With each item taken from Jerusalem, the people felt justified. They believed the things they were taking in Jerusalem were compensations for the blessing Grandpa Esau never got from his father, Isaac.
Each person that went away with something valuable from the city of Jerusalem felt justified.
But the revenge was wrong. It was not in keeping with God’s loving-kindness.
The Psalmist lamented, “Remember, O Lord, what the Edomites did on the day Jerusalem fell. ‘Tear it down,’ they cried. ‘tear it down to its foundations” (Psalm 137:7).
Listen to these words from Ezekiel: 25:12-14: “God, the Master, says: Because Edom reacted against the people of Judah in spiteful revenge and was so criminally vengeful against them, therefore I, God, the Master, will oppose Edom and kill the lot of them, people and animals both. I’ll waste it—corpses stretched from Teman to Dedan. I’ll use my people Israel to bring my vengeance down on Edom. My wrath will fuel their action. And they’ll realize it’s my vengeance. Decree of God the Master.” (The Message)
It is a natural reaction within most of us to want to take revenge against those that wound us or our family, especially those that hurt our children.
Jesus expects us to seek justice and work for justice on behalf of others, but there is a difference in working for justice and seeking revenge.
Justice is holding someone accountable for their actions and seeking a fair and reasonable judgment. Seeking revenge is trying to punish someone for the wrongs that a person has done to you. Revenge is attempting to harm or wound someone in response to some wrongdoing or perceived wrong they did.
God says that it is not our place to take revenge. It’s God’s place to act in punitive measures.
- When Our Heart is Separated From God, We Will Be Judged
What you never see from the Edomites is any attempt to reach out to God. The response from God is judgment.
We know God as a God of grace and love. But when we never reach out to God in response to his grace and love, the result is judgement.
That is the message delivered by Obadiah: “As you have done, it will not be done to you,” he says.
Even so, this very short book ends with a message of hope.
There is a comparison of mountains by Obadiah. He wants people to think about the differences between Mt. Zion and hill country of Seir.
Obadiah says, “But on Mount Zion will be deliverance; it will be holy, and the house of Jacob will possess its inheritance.”
What is Obadiah saying? Mt. Zion was another name for the City of David, for the Temple Mount. Both had been destroyed. The Edomites had celebrated its destruction.
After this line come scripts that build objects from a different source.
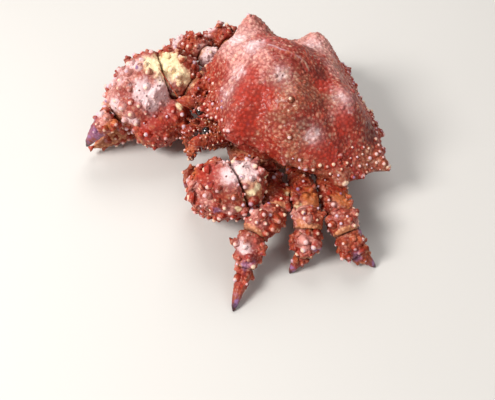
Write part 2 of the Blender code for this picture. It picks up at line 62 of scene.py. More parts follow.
THORAX_LOW, THORAX_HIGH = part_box("thorax")
MIDDLE = (THORAX_LOW + THORAX_HIGH) / 2
# The carapace's width over its side spines, in metres and in units
CARAPACE_WIDTH = 0.165
CARAPACE_UNITS = 224
UNIT = CARAPACE_WIDTH / CARAPACE_UNITS

# The start of the random numbers, and what each group of pieces adds to it
SEED = 7
PLATE_SEED = 100
LEG_SEED = 200
CLAW_SEED = 300
FEELER_SEED = 400
EYE_SEED = 500

# The view of the photograph: turn round the crab, tilt, distance and aim in units, lens
VIEW_TURN = 76.0
VIEW_TILT = 50.0
VIEW_DISTANCE = 687.0
VIEW_AIM = (65.256, -54.918, 5.721)
VIEW_LENS = 49.96

# The studio: each light's place, power, size and tint, then the world and the floor
LIGHTS = (
    ("key", (0.27, -0.90, 0.92), 19.5, 0.45, (1.0, 0.97, 0.94)),
    ("fill", (1.0, 0.5, 0.9), 3.5, 1.0, (0.96, 0.98, 1.0)),
    ("rim", (-0.8, 0.2, 1.0), 9.0, 0.8, (1.0, 0.98, 0.96)),
)
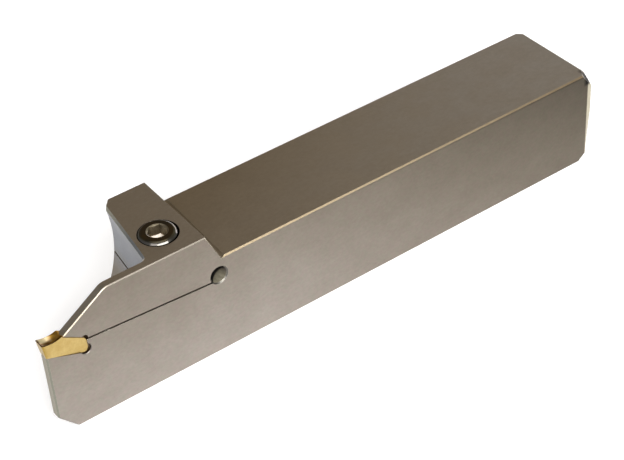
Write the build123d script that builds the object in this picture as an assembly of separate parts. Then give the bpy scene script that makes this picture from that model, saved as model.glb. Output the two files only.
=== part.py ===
from build123d import *
import math
import os

# Parting-off tool holder, right hand.  Millimetres, +Z up, +X towards the
# cutting tip, +Y towards the side that carries the blade.  The origin is on
# the underside, at the middle of the overall length and of the shank width.

# ---------------------------------------------------------------- dimensions
# overall
LENGTH = 150.0            # rear end to cutting edge
SHANK_W = 25.0            # shank width
SHANK_H = 25.0            # shank height, also the height of the cutting edge
JAW_RISE = 7.0            # clamping jaw stands this far above the shank

# clamping jaw and nose, stations measured from the rear end
# sloping rear end of the jaw: where it meets the jaw's top and the shank's top,
# first at the side that carries the blade, then at the far side
RAMP_TOP_X = (110.0, 109.5)
RAMP_FOOT_X = (106.7, 105.5)
RAMP_FOOT_R = 0.75        # cutter radius left at the foot of the slope
NOSE_TOP_X = 134.3        # front end of the jaw's top face
NOSE_TIP = (145.0, 24.93)  # where the slanting nose meets the insert
NOSE_TOP_R = 3.0          # rounding between the jaw's top and the nose

# blade
BLADE_T = 2.4             # blade thickness
BLADE_FRONT_X = 149.5     # front face of the blade
TOE_X, TOE_Z = 145.3, 4.7  # slanting cut at the bottom front of the blade

# concave front of the block, which clears the turning workpiece
CLEAR_R = 30.0            # radius about a point at cutting height
CLEAR_X = 121.37          # rearmost point of the arc at the shank's middle
CLEAR_SLANT = 0.139       # forward sweep per mm of width (8 degrees in plan)
ROOT_FILLET = 1.0         # fillet between the concave front and the blade
FAR_CUT_Y, FAR_CUT_X = 2.8, 2.0  # bevel along the far edge of the front

# saw slit and relief hole
SLIT_W = 0.45
SLIT_X, SLIT_Z = 125.06, 20.51   # a point on the slit's middle plane
SLIT_SLOPE = 0.0632              # rise per mm towards the tip
HOLE_X, HOLE_Z, HOLE_D = 107.7, 20.65, 4.0
HOLE_CHAMFER = 0.3

# insert pocket
PIT_X, PIT_Z, PIT_R = 140.65, 19.05, 1.25  # relief at the pocket's lower rear
PIT_BREAK = 0.12          # its mouth, broken
NICK_X, NICK_Z, NICK_R = 140.5, 21.85, 0.8  # relief at its upper rear
SEAT_GAP = 0.01           # air between insert and pocket, every face
POCKET_REAR_X = 140.06    # stop behind the insert
RIDGE_H, RIDGE_W = 0.30, 1.5  # locating ridges on the two seats

# insert
INSERT_W = 2.8            # width of the cutting edge
CORNER_R = 0.2            # corners of the cutting edge
INSERT_Y = 11.25          # middle plane of the insert
# chip former: stations and heights its floor passes through, width, crown
FORMER_LINE = ((149.85, 24.93), (147.5, 24.2), (145.85, 24.86))
FORMER_WIDTH = 2.7
FORMER_CROWN = 0.5
INSERT_EDGE = 0.12        # long edges next to the jaw
SIDE_RELIEF = 1.6         # degrees, rearwards and downwards

# clamp screw, M5 socket head cap screw
SCREW_X, SCREW_Y = 116.7, 4.6
SCREW_D = 5.0
SCREW_L = 20.0            # under the head
HEAD_D, HEAD_H = 8.5, 5.0
HEAD_PROUD = 0.6          # head stands this far above the jaw
HEAD_SHOULDER = (50.0, 0.45)  # conical shoulder of the head: slope, width
HEAD_ROUND = 0.8          # rounding between the shoulder and the top face
HEX_AF, HEX_DEPTH, HEX_TURN = 4.0, 2.6, 47.0
HEX_MOUTH_D = 4.8
THREAD_CLEARANCE = 0.05   # radial, screw in its tapped hole
JAW_HOLE_D = 5.6          # clearance hole through the jaw
CBORE_D = 9.1             # counterbore round the head
CBORE_DX, CBORE_DY = -0.1, 0.1  # counterbore axis from the screw axis
TAPPED_BOTTOM_Z = 5.0

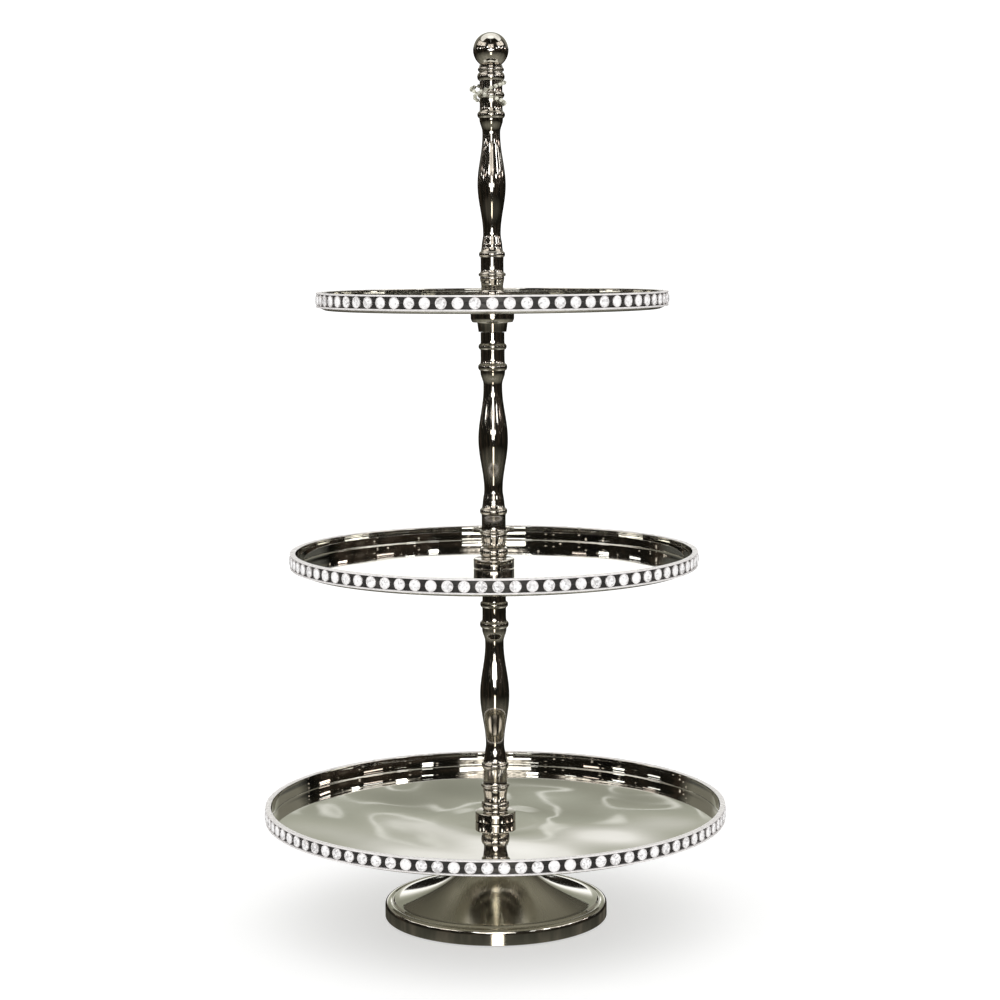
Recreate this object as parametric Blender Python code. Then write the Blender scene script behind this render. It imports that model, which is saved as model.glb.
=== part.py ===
"""Three-tier cake stand in polished nickel, with a chain of clear stones round each tray.

The stand knocks down: a trumpet foot, three trays and three turned columns are threaded onto
short studs, and a ball finial screws on top. The origin is on the table under the pole's axis,
and +Z is up. Lengths are written in millimetres and turned into metres when a mesh is made.
"""
import math
from collections import namedtuple

import bmesh
import bpy
from mathutils import Vector

MM = 0.001
GAP = 0.3               # clearance left between two pieces that touch

# ---------------------------------------------------------------- driving dimensions (mm)
SHEET = 1.2             # thickness of a tray's floor
FOOT_SEAT_HEIGHT = 61.5
COLUMN_TOP = 164.8      # top of a column's cap over the tray it stands on, just under the next tray
FIRST_FLOOR = FOOT_SEAT_HEIGHT + GAP + SHEET
TIER_SPACING = COLUMN_TOP + GAP + SHEET

# A tray: its name, radius over the stones, floor height at the pole, depth from the rim to the
# floor at the pole, and stones in the chain
Tray = namedtuple("Tray", "name radius floor depth stones")
TRAYS = (
    Tray("lower", 150.0, FIRST_FLOOR, 13.0, 94),
    Tray("middle", 131.7, FIRST_FLOOR + TIER_SPACING, 11.6, 81),
    Tray("upper", 112.7, FIRST_FLOOR + 2 * TIER_SPACING, 11.4, 68),
)
WELL_DEPTH = 10.0       # rim to floor beside the wall; the rest of the depth is the floor's dish
WELL_CORNER = 1.2       # chamfer between wall and floor
STONE_PROUD = 0.6       # how far the stones stand out of the rim's lips
CHANNEL_DEPTH = 2.6     # groove for the stone chain, from the lips inwards
WALL = 1.0              # sheet between the groove and the well
LIP = 1.0               # height of the lip above and of the lip below the groove
BAND_HEIGHT = 9.4       # both lips and the groove
SEAT_RADIUS = 26.0      # flat middle of the floor, where the column stands
TRAY_SIDES = 40

STONE_RADIUS = 3.3
STRIP_THICKNESS = 0.8   # metal strip that carries the stones

# Columns, from the tray floor that each stands on
UPPER_COLUMN_SCALE = 0.945
BASE_TOP = 13.2         # top of the base collar
CAP_BOTTOM = 151.8
COLUMN_SIDES = 16
BORE_RADIUS = 3.4
BORE_DEPTH = 16.0

STUD_RADIUS = 3.0
STUD_RISE = 27.0        # how far a stud stands above the tray floor
STUD_SIDES = 12
STUD_CHAMFER = 0.4
STUD_SHORT = 1.5        # room between a stud and the bottom of its hole
LOWER_STUD_END = 3.4    # the lowest stud runs down to the nut under the foot's plate
NUT_ACROSS_FLATS = 10.0
NUT_HEIGHT = 4.8
FINIAL_STUD_RADIUS = 2.0
FINIAL_BORE_RADIUS = 2.4
FINIAL_BORE_DEPTH = 10.0

# Foot
FOOT_RADIUS = 72.5
FOOT_LIFT = 0.6         # the shell's edge above the table
FOOT_SEAT_RADIUS = 15.6
SEAT_THICKNESS = 3.6
SKIRT_SHOULDER = ((72.5, 9.1), (71.6, 10.3), (70.0, 10.8), (68.2, 10.4), (66.6, 11.3))
FLARE_BOTTOM = 11.4     # height where the trumpet meets the skirt
FLARE_NECK_RADIUS = 14.0
FLARE_SPREAD = 50.0     # how far the trumpet spreads below its neck
FLARE_LENGTH = 12.3     # height over which the spread falls to 1/e
FLARE_RINGS = 8
SHELL = 1.5
PLATE_RADIUS = 70.6     # pressed plate that closes the foot, with a dome over the nut
PLATE_HEIGHT = 1.9
PLATE_THICKNESS = 1.8
DOME_TOP = 12.8
FELT_INNER_RADIUS = 52.0
FELT_OUTER_RADIUS = 69.5
FELT_THICKNESS = 1.6
FOOT_SIDES = 36
HIDDEN_SIDES = 24       # for the pieces under the foot

# Finial
FINIAL_BALL_RADIUS = 11.2
FINIAL_BALL_HEIGHT = 558.2
FINIAL_BALL_RINGS = 8
FINIAL_COLLAR_TOP = 548.4

# Bead strand wound twice round the top of the upper column
STRAND_HEIGHT = 531.5
STRAND_RISE = 6.5       # its loops rise and fall by this much
STRAND_SPLIT = 2.5      # and lie this far above and below the middle at the left
STRAND_RADIUS = 10.0
STRAND_BEAD_RADIUS = 1.15
STRAND_WIRE_RADIUS = 0.5
STRAND_BEADS = 28
STRAND_SIDES = 5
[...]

But Obadiah said, “There is hope. The house of Jacob will receive its inheritance.”
The condition of the house of Jacob was that they were judged but not destroyed.
Perhaps the difference between the descendants of Esau and Edom can be seen in the words of King David. When he had fallen away from God through sinful behavior, he cried out to God with words like these:
Create in me a pure heart, O God,
and renew a steadfast spirit within me.
11 Do not cast me from your presence
or take your Holy Spirit from me.
12 Restore to me the joy of your salvation
and grant me a willing spirit, to sustain me. (Psalm 51:10-12 NIV)
Some people are too prideful to come to the Lord and ask for that restoration.
Instead, by their words and actions they say, “I don’t need God.
I am self-sufficient.”
They decide to close out most people because you can’t trust anyone, not even church people.
That’s what had happened to the Edomites.
Perhaps that’s what has happened to you.
If you are one of those, you need to hear the voice of Obadiah.
The reason God sent Obadiah to the Edomites is that he cared for them. He loved them.
God loves you.
Don’t close yourself off from God or from those that love you.
Don’t be like the Edomites. Be humble.
Come down from that high place and knell at the cross. Allow Jesus to work in your life and give you victory over those who have wounded you so that you are no longer in a self-imposed prison.
Allow the forgiveness of Jesus to set you free from your anger and let go of grudges and burdens that you tend to carry.
As you see, all these things do is create attitudes within us that are unholy, unChristlike, and separate us from the abundant life that Jesus wants us to live.